More recently she made her role debut as Faeberin in Die Frau ohne Schatten in Hamburg, performed Fidelio in Seville, Brünnhilde/Die Walküre at the Metropolitan Opera and at the Royal Opera House. Future engagements include a return to Hamburg for Faeberin and Brünnhilde/Walküre, further performances of Brünnhilde at the Metropolitan Opera, concerts with the Tasmanian, West Australian, Adelaide and Melbourne Symphony Orchestras.
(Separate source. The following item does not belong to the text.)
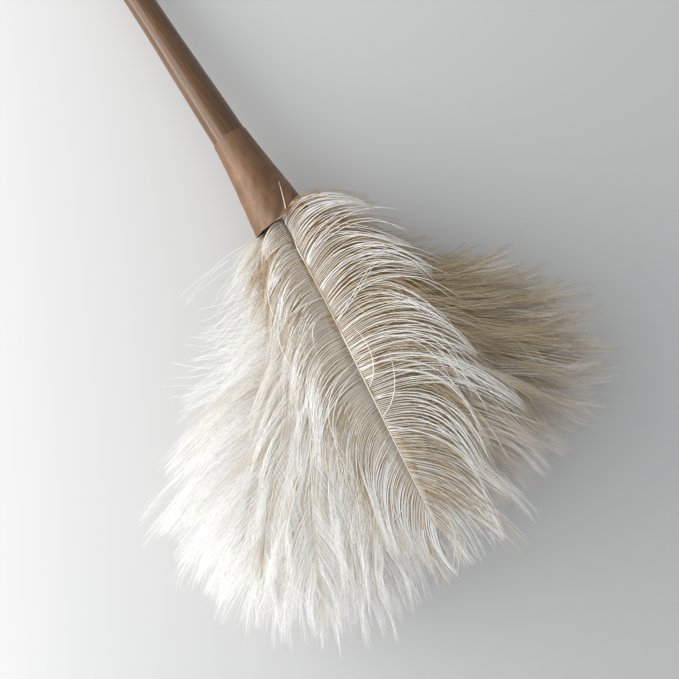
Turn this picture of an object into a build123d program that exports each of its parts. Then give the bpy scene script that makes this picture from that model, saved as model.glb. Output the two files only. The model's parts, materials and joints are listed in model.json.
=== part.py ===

Lisa Gasteen's concert repertoire includes Rossini's Stabat Mater, Mendelssohn's Elijah, Janáček's Glagolitic Mass, Beethoven's Ninth Symphony and Verdi's Requiem with orchestras including the Sydney, Tasmanian, Queensland and Melbourne Symphony Orchestras, the New Zealand Symphony Orchestra, BBC Welsh Symphony, in Budapest, Göteborg, in Durham Cathedral, with the Florida Philharmonic Orchestra under James Judd as Leonore in Fidelio, and for the Melbourne International Festival, Sydney Festival and Bergen Festival.

Lisa Gasteen was awarded the Opera Foundation's 1999 Bayreuth Scholarship. In 2002, she was the recipient of the Myer Foundation's Individual Performer Award and in 2004 was the arts category winner of the Bulletin Magazine's Smart 100 series. In the Australia Day Honours of 2006, she was appointed an Officer of the Order of Australia (AO).

In 2008 she was forced to suspend her singing career due to neuro-muscular spasms in her neck. She returned to the stage in May 2011, in a recital with Simone Young on piano. In August 2013, she made her return to the Sydney Symphony, performing Wagner's Wesendonck Lieder.

Lisa Gasteen is currently on the staff of the Queensland Conservatorium Griffith University as a singing teacher and Practice Professor of Opera. In 2011, she founded the Lisa Gasteen National Opera School, an intensive, four-week summer school with international guest coaches.